● DATA PROVIDED:
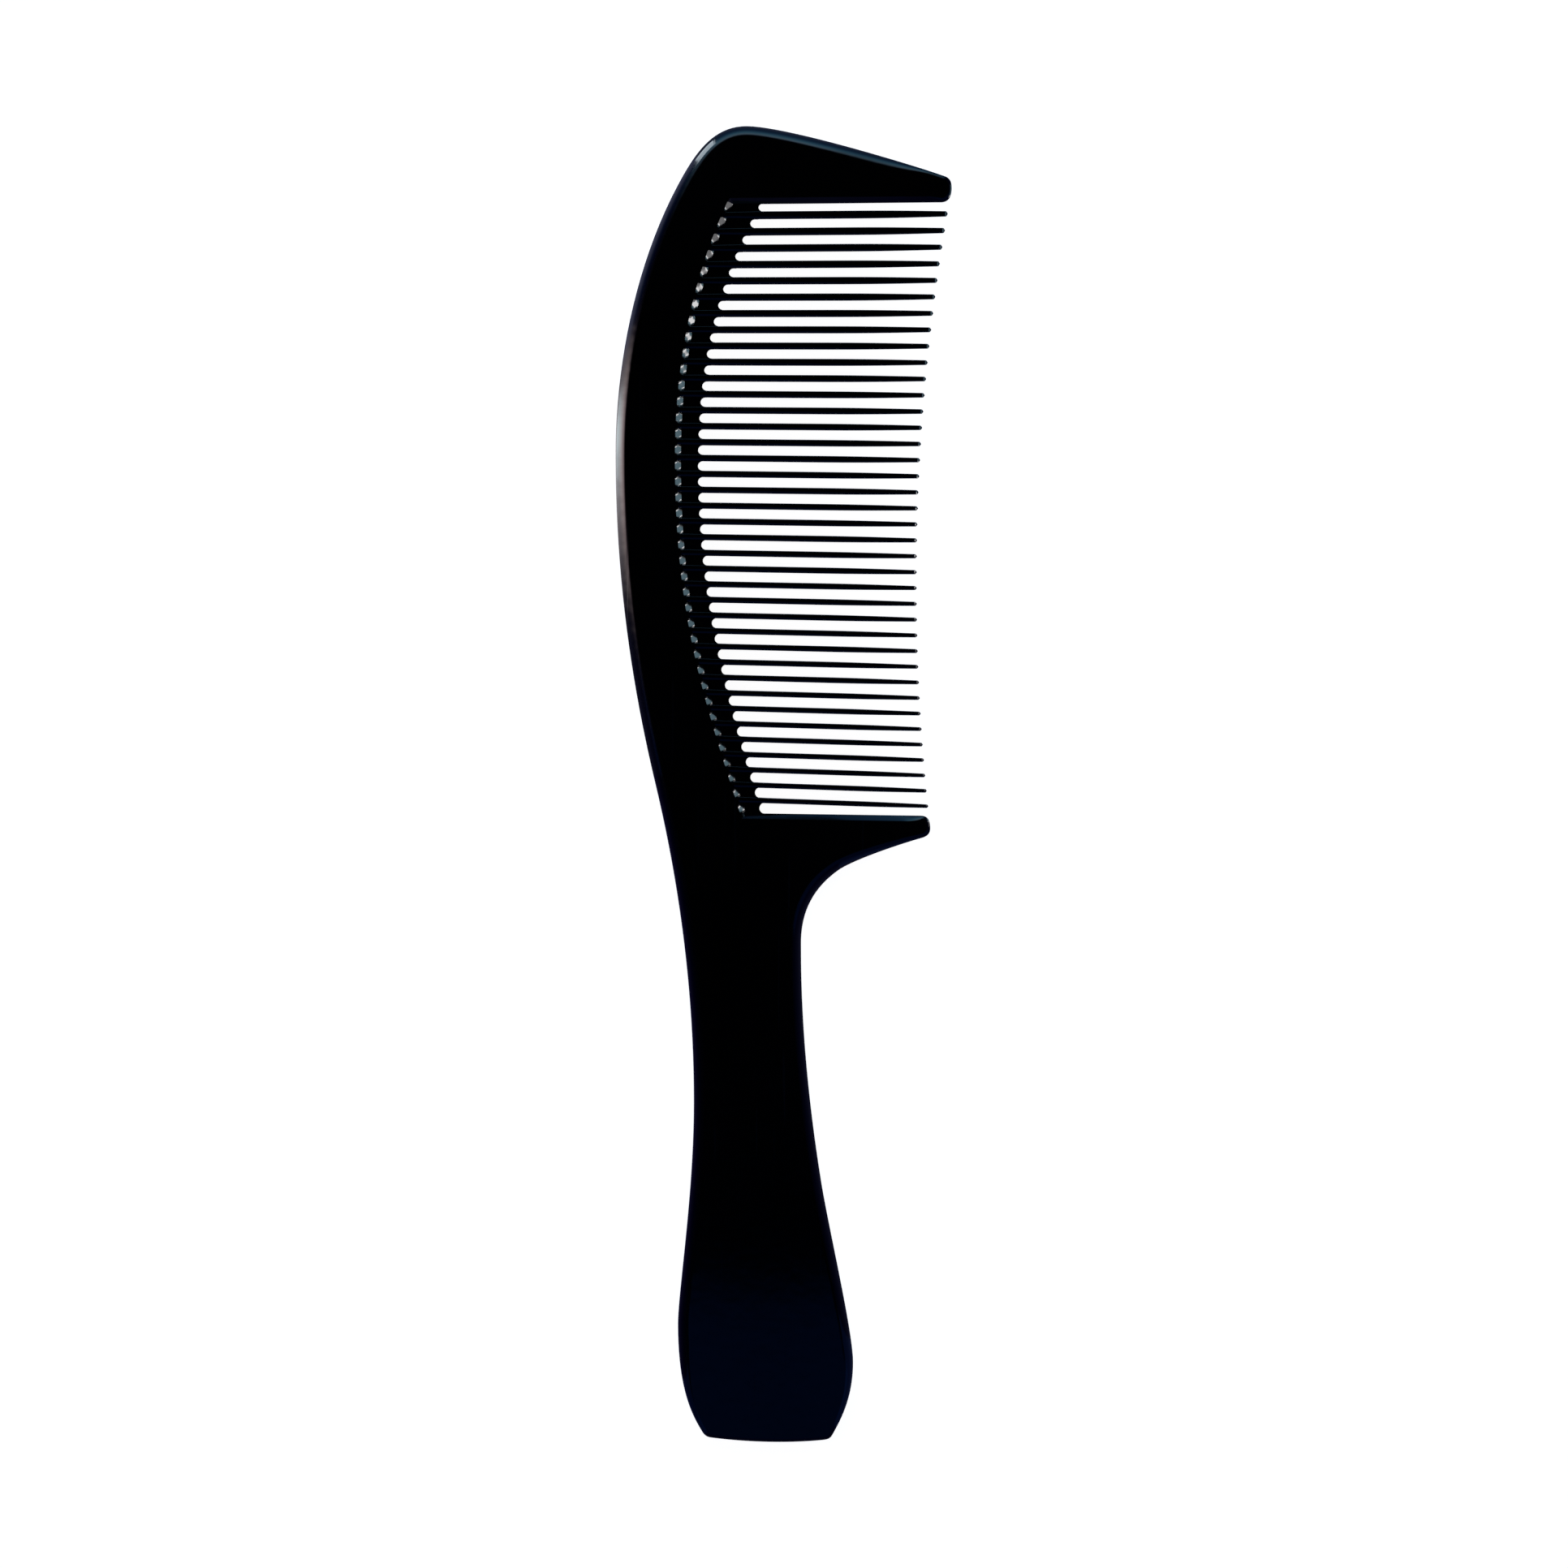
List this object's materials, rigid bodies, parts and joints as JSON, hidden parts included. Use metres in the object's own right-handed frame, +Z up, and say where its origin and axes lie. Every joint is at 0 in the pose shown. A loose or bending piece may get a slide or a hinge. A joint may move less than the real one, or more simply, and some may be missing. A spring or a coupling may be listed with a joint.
{
  "type": "wide tooth comb",
  "caption": "Flat handled styling comb moulded in one piece: waisted handle, bowed back, two thick end guards and a row of evenly spaced tapered teeth on a recessed ribbed web.",
  "frame": {"origin": "middle of the comb's plan, on the underside it lies on", "axes": "+X towards the tooth tips, +Y along the comb from the handle's end to the head, +Z up out of the flat face"},
  "size_m": [0.0549, 0.2148, 0.0048],
  "materials": {
    "comb_plastic": "gloss black, moulded, lightly hand-worn"
  },
  "bodies": {
    "root": {"handle": "comb_plastic", "handle_end": "comb_plastic", "back": "comb_plastic", "top_guard": "comb_plastic", "lower_guard": "comb_plastic", "root_web": "comb_plastic", "tooth_01": "comb_plastic", "tooth_02": "comb_plastic", "tooth_03": "comb_plastic", "tooth_04": "comb_plastic", "tooth_05": "comb_plastic", "tooth_06": "comb_plastic", "tooth_07": "comb_plastic", "tooth_08": "comb_plastic", "tooth_09": "comb_plastic", "tooth_10": "comb_plastic", "tooth_11": "comb_plastic", "tooth_12": "comb_plastic", "tooth_13": "comb_plastic", "tooth_14": "comb_plastic", "tooth_15": "comb_plastic", "tooth_16": "comb_plastic", "tooth_17": "comb_plastic", "tooth_18": "comb_plastic", "tooth_19": "comb_plastic", "tooth_20": "comb_plastic", "tooth_21": "comb_plastic", "tooth_22": "comb_plastic", "tooth_23": "comb_plastic", "tooth_24": "comb_plastic", "tooth_25": "comb_plastic", "tooth_26": "comb_plastic", "tooth_27": "comb_plastic", "tooth_28": "comb_plastic", "tooth_29": "comb_plastic", "tooth_30": "comb_plastic", "tooth_31": "comb_plastic", "tooth_32": "comb_plastic", "tooth_33": "comb_plastic", "tooth_34": "comb_plastic", "tooth_35": "comb_plastic", "tooth_36": "comb_plastic", "tooth_37": "comb_plastic", "tooth_38": "comb_plastic"}
  },
  "joints": []
}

● YOUR TASK: Copy the material above back out, exactly as written.

● RESULT FOR THIS TASK:
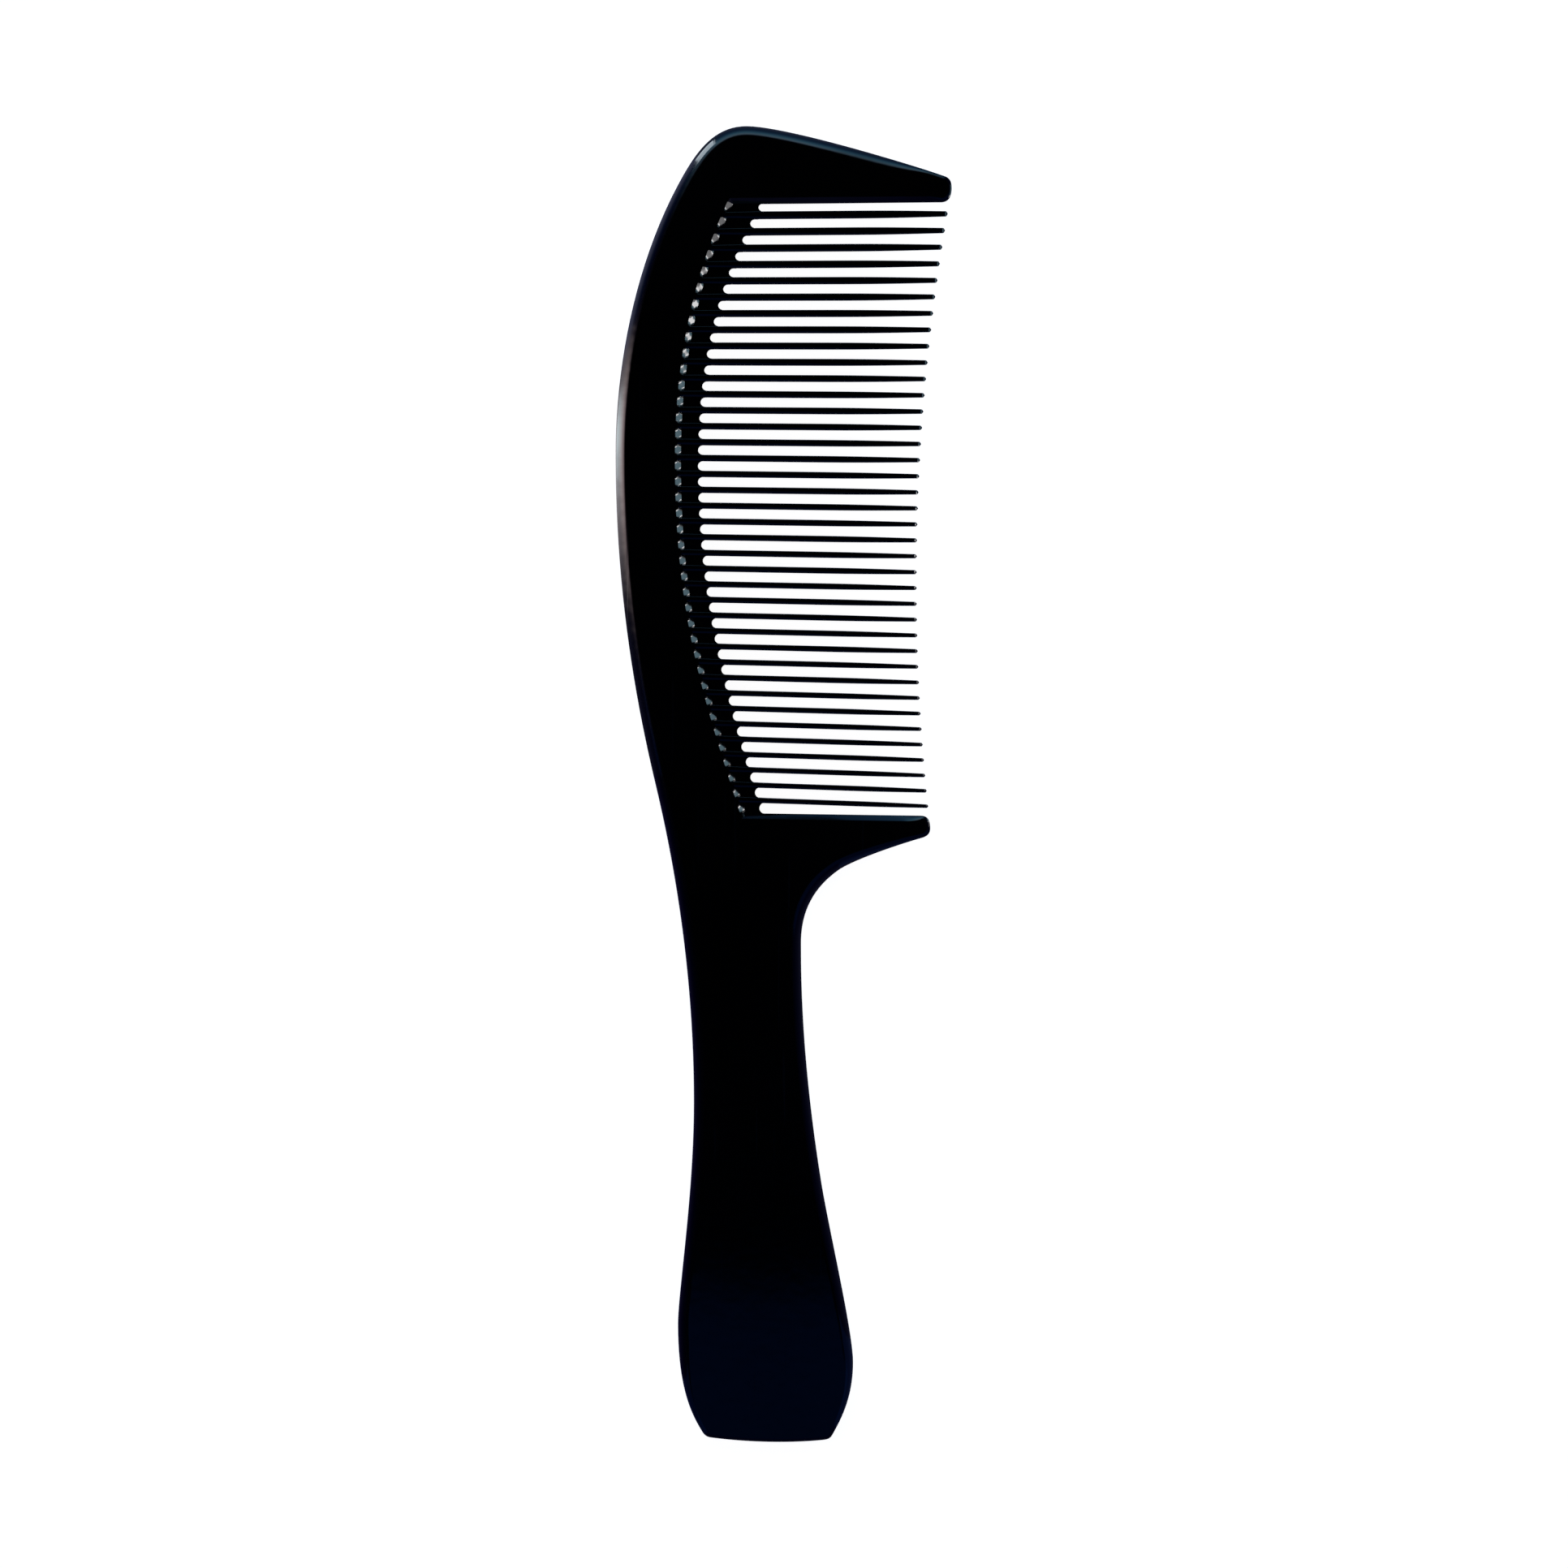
List this object's materials, rigid bodies, parts and joints as JSON, hidden parts included. Use metres in the object's own right-handed frame, +Z up, and say where its origin and axes lie. Every joint is at 0 in the pose shown. A loose or bending piece may get a slide or a hinge. A joint may move less than the real one, or more simply, and some may be missing. A spring or a coupling may be listed with a joint.
{
  "type": "wide tooth comb",
  "caption": "Flat handled styling comb moulded in one piece: waisted handle, bowed back, two thick end guards and a row of evenly spaced tapered teeth on a recessed ribbed web.",
  "frame": {"origin": "middle of the comb's plan, on the underside it lies on", "axes": "+X towards the tooth tips, +Y along the comb from the handle's end to the head, +Z up out of the flat face"},
  "size_m": [0.0549, 0.2148, 0.0048],
  "materials": {
    "comb_plastic": "gloss black, moulded, lightly hand-worn"
  },
  "bodies": {
    "root": {"handle": "comb_plastic", "handle_end": "comb_plastic", "back": "comb_plastic", "top_guard": "comb_plastic", "lower_guard": "comb_plastic", "root_web": "comb_plastic", "tooth_01": "comb_plastic", "tooth_02": "comb_plastic", "tooth_03": "comb_plastic", "tooth_04": "comb_plastic", "tooth_05": "comb_plastic", "tooth_06": "comb_plastic", "tooth_07": "comb_plastic", "tooth_08": "comb_plastic", "tooth_09": "comb_plastic", "tooth_10": "comb_plastic", "tooth_11": "comb_plastic", "tooth_12": "comb_plastic", "tooth_13": "comb_plastic", "tooth_14": "comb_plastic", "tooth_15": "comb_plastic", "tooth_16": "comb_plastic", "tooth_17": "comb_plastic", "tooth_18": "comb_plastic", "tooth_19": "comb_plastic", "tooth_20": "comb_plastic", "tooth_21": "comb_plastic", "tooth_22": "comb_plastic", "tooth_23": "comb_plastic", "tooth_24": "comb_plastic", "tooth_25": "comb_plastic", "tooth_26": "comb_plastic", "tooth_27": "comb_plastic", "tooth_28": "comb_plastic", "tooth_29": "comb_plastic", "tooth_30": "comb_plastic", "tooth_31": "comb_plastic", "tooth_32": "comb_plastic", "tooth_33": "comb_plastic", "tooth_34": "comb_plastic", "tooth_35": "comb_plastic", "tooth_36": "comb_plastic", "tooth_37": "comb_plastic", "tooth_38": "comb_plastic"}
  },
  "joints": []
}